> [To do]:
Reproduce the entries below in full, word for word.
▼
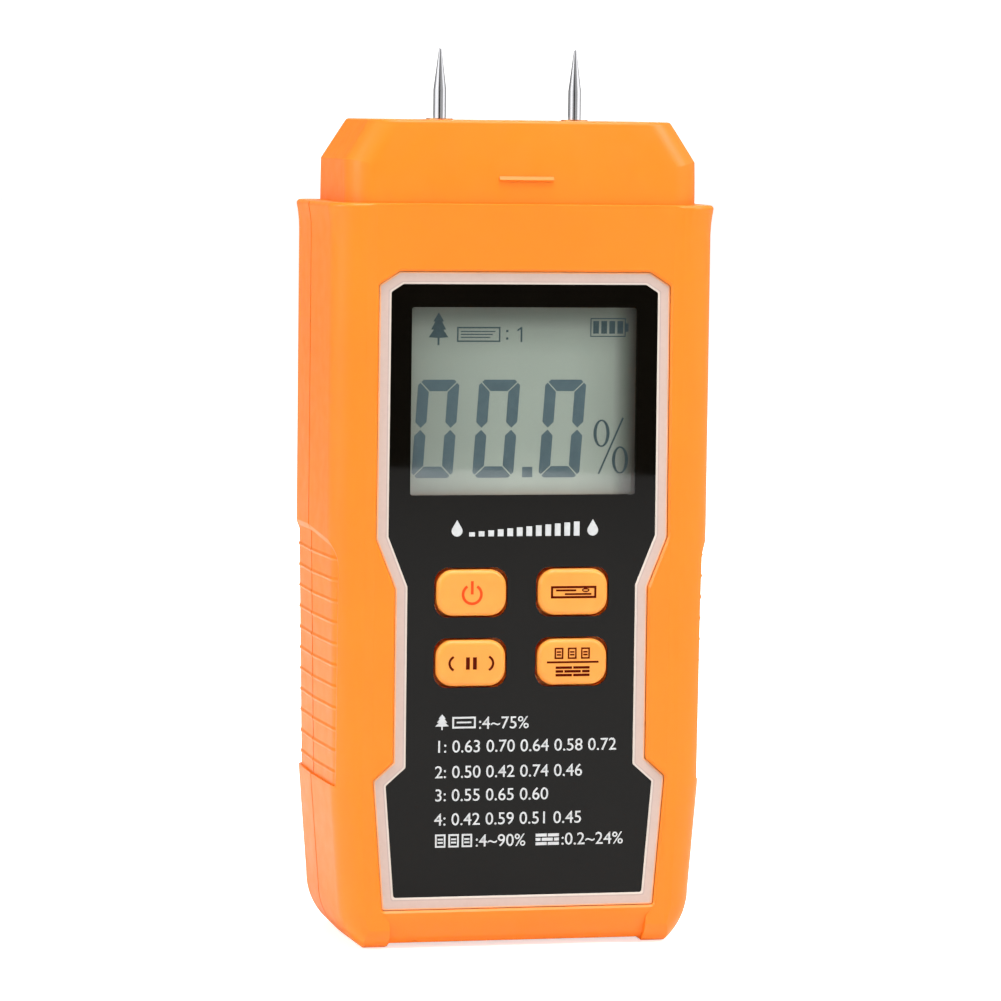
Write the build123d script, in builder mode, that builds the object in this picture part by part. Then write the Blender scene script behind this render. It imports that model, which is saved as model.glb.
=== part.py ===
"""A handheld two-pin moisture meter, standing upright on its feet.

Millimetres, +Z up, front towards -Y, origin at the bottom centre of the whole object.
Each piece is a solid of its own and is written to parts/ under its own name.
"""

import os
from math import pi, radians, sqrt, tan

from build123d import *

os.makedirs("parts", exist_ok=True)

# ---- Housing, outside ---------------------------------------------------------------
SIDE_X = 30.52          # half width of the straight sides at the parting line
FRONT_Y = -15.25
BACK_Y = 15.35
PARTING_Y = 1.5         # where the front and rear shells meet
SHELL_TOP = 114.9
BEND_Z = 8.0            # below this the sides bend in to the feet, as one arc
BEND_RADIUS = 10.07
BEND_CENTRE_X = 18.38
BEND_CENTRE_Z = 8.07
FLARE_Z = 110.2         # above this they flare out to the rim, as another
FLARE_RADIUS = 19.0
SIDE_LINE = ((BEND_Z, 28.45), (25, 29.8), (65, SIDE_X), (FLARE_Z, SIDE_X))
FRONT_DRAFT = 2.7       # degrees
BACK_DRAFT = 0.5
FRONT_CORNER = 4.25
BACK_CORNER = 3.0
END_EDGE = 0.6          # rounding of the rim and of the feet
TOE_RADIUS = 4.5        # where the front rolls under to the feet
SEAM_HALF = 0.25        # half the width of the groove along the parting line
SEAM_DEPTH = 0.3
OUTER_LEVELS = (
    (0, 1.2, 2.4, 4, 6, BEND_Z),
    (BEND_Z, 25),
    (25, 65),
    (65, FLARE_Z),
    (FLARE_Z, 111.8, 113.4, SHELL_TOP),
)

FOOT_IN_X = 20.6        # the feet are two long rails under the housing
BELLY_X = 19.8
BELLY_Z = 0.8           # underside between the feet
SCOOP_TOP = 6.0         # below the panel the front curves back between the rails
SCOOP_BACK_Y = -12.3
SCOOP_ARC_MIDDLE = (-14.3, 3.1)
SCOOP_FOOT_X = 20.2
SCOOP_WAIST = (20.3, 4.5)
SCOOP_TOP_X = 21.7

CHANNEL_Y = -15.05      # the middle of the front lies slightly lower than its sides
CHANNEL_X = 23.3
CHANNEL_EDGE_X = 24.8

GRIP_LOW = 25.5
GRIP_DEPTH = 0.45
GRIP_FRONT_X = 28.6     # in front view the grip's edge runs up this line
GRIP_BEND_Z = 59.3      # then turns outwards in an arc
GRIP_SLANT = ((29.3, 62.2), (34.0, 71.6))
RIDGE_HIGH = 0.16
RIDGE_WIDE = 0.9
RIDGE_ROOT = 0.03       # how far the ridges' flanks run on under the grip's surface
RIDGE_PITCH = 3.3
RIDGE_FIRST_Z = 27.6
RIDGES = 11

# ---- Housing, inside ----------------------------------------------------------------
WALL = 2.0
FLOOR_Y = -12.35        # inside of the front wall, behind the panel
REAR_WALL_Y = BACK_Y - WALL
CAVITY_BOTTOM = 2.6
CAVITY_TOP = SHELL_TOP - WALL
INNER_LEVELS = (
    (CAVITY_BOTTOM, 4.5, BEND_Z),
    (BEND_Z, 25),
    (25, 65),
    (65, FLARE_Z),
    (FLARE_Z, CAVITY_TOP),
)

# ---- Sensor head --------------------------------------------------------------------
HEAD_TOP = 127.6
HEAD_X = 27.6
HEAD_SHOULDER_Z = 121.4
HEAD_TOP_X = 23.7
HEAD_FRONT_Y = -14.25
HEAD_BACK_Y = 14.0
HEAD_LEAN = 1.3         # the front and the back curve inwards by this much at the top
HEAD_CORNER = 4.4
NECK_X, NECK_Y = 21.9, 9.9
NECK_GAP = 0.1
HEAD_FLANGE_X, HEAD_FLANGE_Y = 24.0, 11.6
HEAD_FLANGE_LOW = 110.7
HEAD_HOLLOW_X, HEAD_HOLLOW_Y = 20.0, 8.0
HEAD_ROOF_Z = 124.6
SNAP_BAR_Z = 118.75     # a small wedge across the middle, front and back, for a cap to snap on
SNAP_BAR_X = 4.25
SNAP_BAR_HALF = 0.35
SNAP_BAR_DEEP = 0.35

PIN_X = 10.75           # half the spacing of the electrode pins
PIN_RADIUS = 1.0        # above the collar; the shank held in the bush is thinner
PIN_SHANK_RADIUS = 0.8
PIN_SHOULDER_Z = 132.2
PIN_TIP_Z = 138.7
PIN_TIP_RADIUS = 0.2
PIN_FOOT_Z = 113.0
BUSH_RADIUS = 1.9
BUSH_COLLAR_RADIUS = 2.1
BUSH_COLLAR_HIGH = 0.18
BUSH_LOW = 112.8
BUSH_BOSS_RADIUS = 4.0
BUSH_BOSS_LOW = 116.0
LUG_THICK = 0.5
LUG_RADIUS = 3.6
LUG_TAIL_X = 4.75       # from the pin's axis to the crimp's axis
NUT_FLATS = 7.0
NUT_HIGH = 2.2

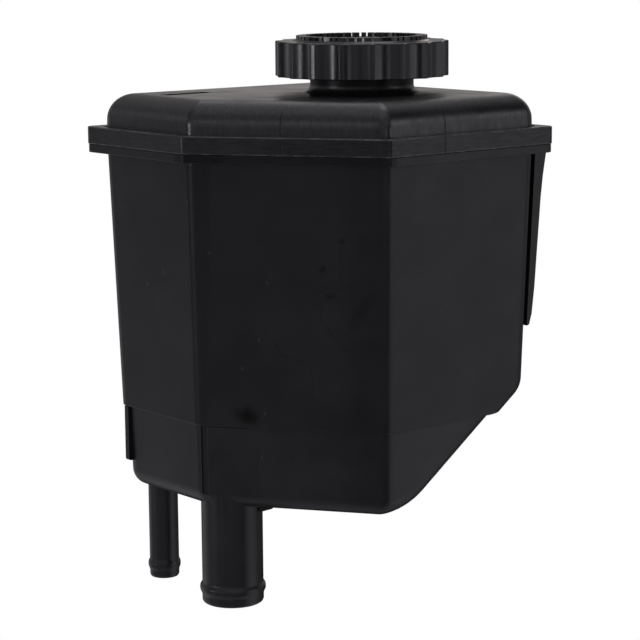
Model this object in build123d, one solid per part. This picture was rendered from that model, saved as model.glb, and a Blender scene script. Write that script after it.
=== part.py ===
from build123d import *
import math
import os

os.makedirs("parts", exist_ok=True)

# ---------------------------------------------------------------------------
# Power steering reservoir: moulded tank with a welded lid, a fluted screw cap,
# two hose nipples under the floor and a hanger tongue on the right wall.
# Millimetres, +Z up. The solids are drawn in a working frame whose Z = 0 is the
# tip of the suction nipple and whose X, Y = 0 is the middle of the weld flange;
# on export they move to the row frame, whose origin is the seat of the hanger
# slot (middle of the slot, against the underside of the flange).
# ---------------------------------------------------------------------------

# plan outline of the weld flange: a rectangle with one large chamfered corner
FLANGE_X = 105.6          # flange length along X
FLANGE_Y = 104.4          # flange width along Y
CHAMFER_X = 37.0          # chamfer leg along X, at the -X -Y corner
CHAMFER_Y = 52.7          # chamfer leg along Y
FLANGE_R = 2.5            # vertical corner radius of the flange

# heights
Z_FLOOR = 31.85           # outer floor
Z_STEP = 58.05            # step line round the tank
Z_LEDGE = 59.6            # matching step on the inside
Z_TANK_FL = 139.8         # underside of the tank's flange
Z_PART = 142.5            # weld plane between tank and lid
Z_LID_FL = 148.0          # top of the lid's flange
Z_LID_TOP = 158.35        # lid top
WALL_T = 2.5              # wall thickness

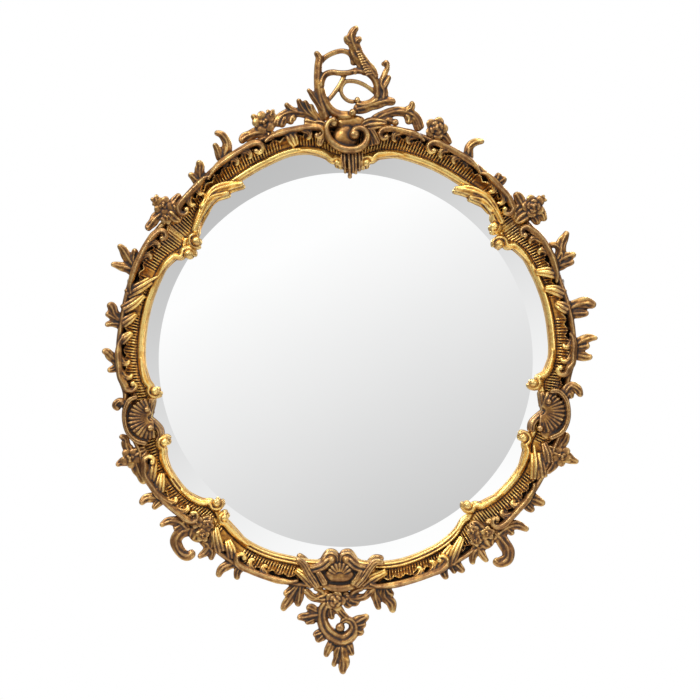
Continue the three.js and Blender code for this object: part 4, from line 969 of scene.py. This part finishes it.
▲
> [Reply to the task]:
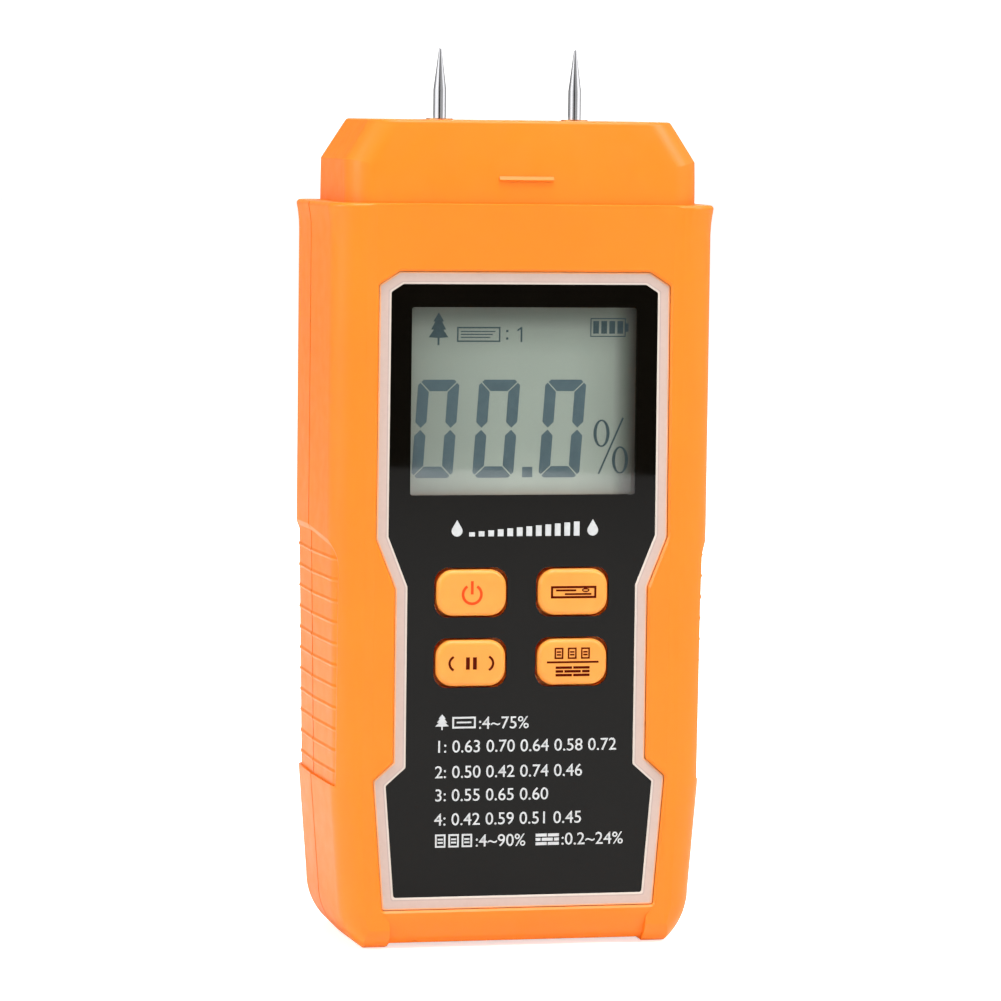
Write the build123d script, in builder mode, that builds the object in this picture part by part. Then write the Blender scene script behind this render. It imports that model, which is saved as model.glb.
=== part.py ===
"""A handheld two-pin moisture meter, standing upright on its feet.

Millimetres, +Z up, front towards -Y, origin at the bottom centre of the whole object.
Each piece is a solid of its own and is written to parts/ under its own name.
"""

import os
from math import pi, radians, sqrt, tan

from build123d import *

os.makedirs("parts", exist_ok=True)

# ---- Housing, outside ---------------------------------------------------------------
SIDE_X = 30.52          # half width of the straight sides at the parting line
FRONT_Y = -15.25
BACK_Y = 15.35
PARTING_Y = 1.5         # where the front and rear shells meet
SHELL_TOP = 114.9
BEND_Z = 8.0            # below this the sides bend in to the feet, as one arc
BEND_RADIUS = 10.07
BEND_CENTRE_X = 18.38
BEND_CENTRE_Z = 8.07
FLARE_Z = 110.2         # above this they flare out to the rim, as another
FLARE_RADIUS = 19.0
SIDE_LINE = ((BEND_Z, 28.45), (25, 29.8), (65, SIDE_X), (FLARE_Z, SIDE_X))
FRONT_DRAFT = 2.7       # degrees
BACK_DRAFT = 0.5
FRONT_CORNER = 4.25
BACK_CORNER = 3.0
END_EDGE = 0.6          # rounding of the rim and of the feet
TOE_RADIUS = 4.5        # where the front rolls under to the feet
SEAM_HALF = 0.25        # half the width of the groove along the parting line
SEAM_DEPTH = 0.3
OUTER_LEVELS = (
    (0, 1.2, 2.4, 4, 6, BEND_Z),
    (BEND_Z, 25),
    (25, 65),
    (65, FLARE_Z),
    (FLARE_Z, 111.8, 113.4, SHELL_TOP),
)

FOOT_IN_X = 20.6        # the feet are two long rails under the housing
BELLY_X = 19.8
BELLY_Z = 0.8           # underside between the feet
SCOOP_TOP = 6.0         # below the panel the front curves back between the rails
SCOOP_BACK_Y = -12.3
SCOOP_ARC_MIDDLE = (-14.3, 3.1)
SCOOP_FOOT_X = 20.2
SCOOP_WAIST = (20.3, 4.5)
SCOOP_TOP_X = 21.7

CHANNEL_Y = -15.05      # the middle of the front lies slightly lower than its sides
CHANNEL_X = 23.3
CHANNEL_EDGE_X = 24.8

GRIP_LOW = 25.5
GRIP_DEPTH = 0.45
GRIP_FRONT_X = 28.6     # in front view the grip's edge runs up this line
GRIP_BEND_Z = 59.3      # then turns outwards in an arc
GRIP_SLANT = ((29.3, 62.2), (34.0, 71.6))
RIDGE_HIGH = 0.16
RIDGE_WIDE = 0.9
RIDGE_ROOT = 0.03       # how far the ridges' flanks run on under the grip's surface
RIDGE_PITCH = 3.3
RIDGE_FIRST_Z = 27.6
RIDGES = 11

# ---- Housing, inside ----------------------------------------------------------------
WALL = 2.0
FLOOR_Y = -12.35        # inside of the front wall, behind the panel
REAR_WALL_Y = BACK_Y - WALL
CAVITY_BOTTOM = 2.6
CAVITY_TOP = SHELL_TOP - WALL
INNER_LEVELS = (
    (CAVITY_BOTTOM, 4.5, BEND_Z),
    (BEND_Z, 25),
    (25, 65),
    (65, FLARE_Z),
    (FLARE_Z, CAVITY_TOP),
)

# ---- Sensor head --------------------------------------------------------------------
HEAD_TOP = 127.6
HEAD_X = 27.6
HEAD_SHOULDER_Z = 121.4
HEAD_TOP_X = 23.7
HEAD_FRONT_Y = -14.25
HEAD_BACK_Y = 14.0
HEAD_LEAN = 1.3         # the front and the back curve inwards by this much at the top
HEAD_CORNER = 4.4
NECK_X, NECK_Y = 21.9, 9.9
NECK_GAP = 0.1
HEAD_FLANGE_X, HEAD_FLANGE_Y = 24.0, 11.6
HEAD_FLANGE_LOW = 110.7
HEAD_HOLLOW_X, HEAD_HOLLOW_Y = 20.0, 8.0
HEAD_ROOF_Z = 124.6
SNAP_BAR_Z = 118.75     # a small wedge across the middle, front and back, for a cap to snap on
SNAP_BAR_X = 4.25
SNAP_BAR_HALF = 0.35
SNAP_BAR_DEEP = 0.35

PIN_X = 10.75           # half the spacing of the electrode pins
PIN_RADIUS = 1.0        # above the collar; the shank held in the bush is thinner
PIN_SHANK_RADIUS = 0.8
PIN_SHOULDER_Z = 132.2
PIN_TIP_Z = 138.7
PIN_TIP_RADIUS = 0.2
PIN_FOOT_Z = 113.0
BUSH_RADIUS = 1.9
BUSH_COLLAR_RADIUS = 2.1
BUSH_COLLAR_HIGH = 0.18
BUSH_LOW = 112.8
BUSH_BOSS_RADIUS = 4.0
BUSH_BOSS_LOW = 116.0
LUG_THICK = 0.5
LUG_RADIUS = 3.6
LUG_TAIL_X = 4.75       # from the pin's axis to the crimp's axis
NUT_FLATS = 7.0
NUT_HIGH = 2.2

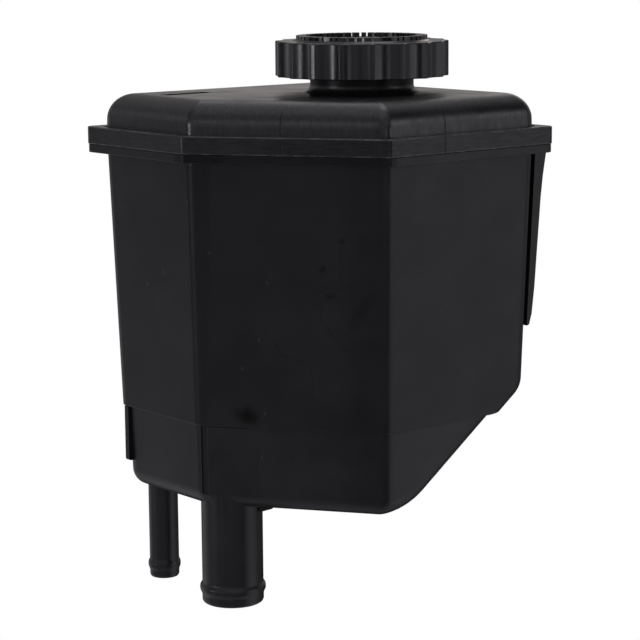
Model this object in build123d, one solid per part. This picture was rendered from that model, saved as model.glb, and a Blender scene script. Write that script after it.
=== part.py ===
from build123d import *
import math
import os

os.makedirs("parts", exist_ok=True)

# ---------------------------------------------------------------------------
# Power steering reservoir: moulded tank with a welded lid, a fluted screw cap,
# two hose nipples under the floor and a hanger tongue on the right wall.
# Millimetres, +Z up. The solids are drawn in a working frame whose Z = 0 is the
# tip of the suction nipple and whose X, Y = 0 is the middle of the weld flange;
# on export they move to the row frame, whose origin is the seat of the hanger
# slot (middle of the slot, against the underside of the flange).
# ---------------------------------------------------------------------------

# plan outline of the weld flange: a rectangle with one large chamfered corner
FLANGE_X = 105.6          # flange length along X
FLANGE_Y = 104.4          # flange width along Y
CHAMFER_X = 37.0          # chamfer leg along X, at the -X -Y corner
CHAMFER_Y = 52.7          # chamfer leg along Y
FLANGE_R = 2.5            # vertical corner radius of the flange

# heights
Z_FLOOR = 31.85           # outer floor
Z_STEP = 58.05            # step line round the tank
Z_LEDGE = 59.6            # matching step on the inside
Z_TANK_FL = 139.8         # underside of the tank's flange
Z_PART = 142.5            # weld plane between tank and lid
Z_LID_FL = 148.0          # top of the lid's flange
Z_LID_TOP = 158.35        # lid top
WALL_T = 2.5              # wall thickness

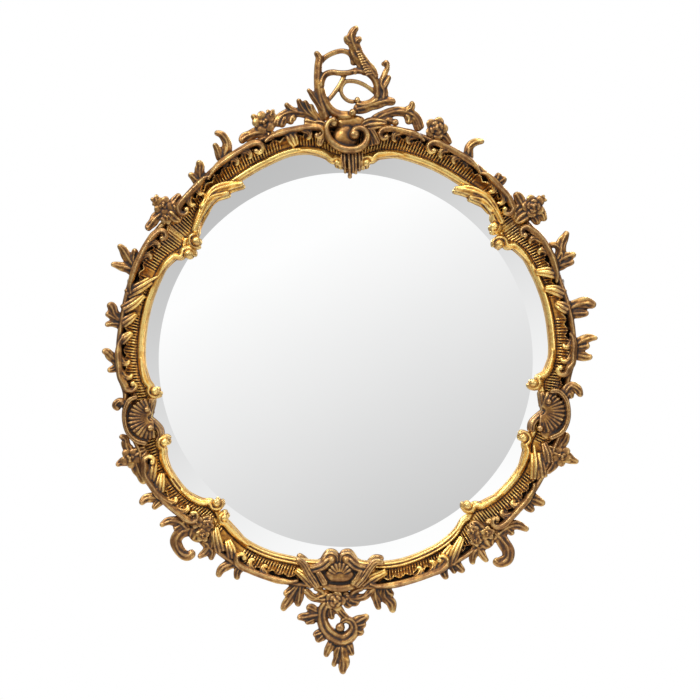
Continue the three.js and Blender code for this object: part 4, from line 969 of scene.py. This part finishes it.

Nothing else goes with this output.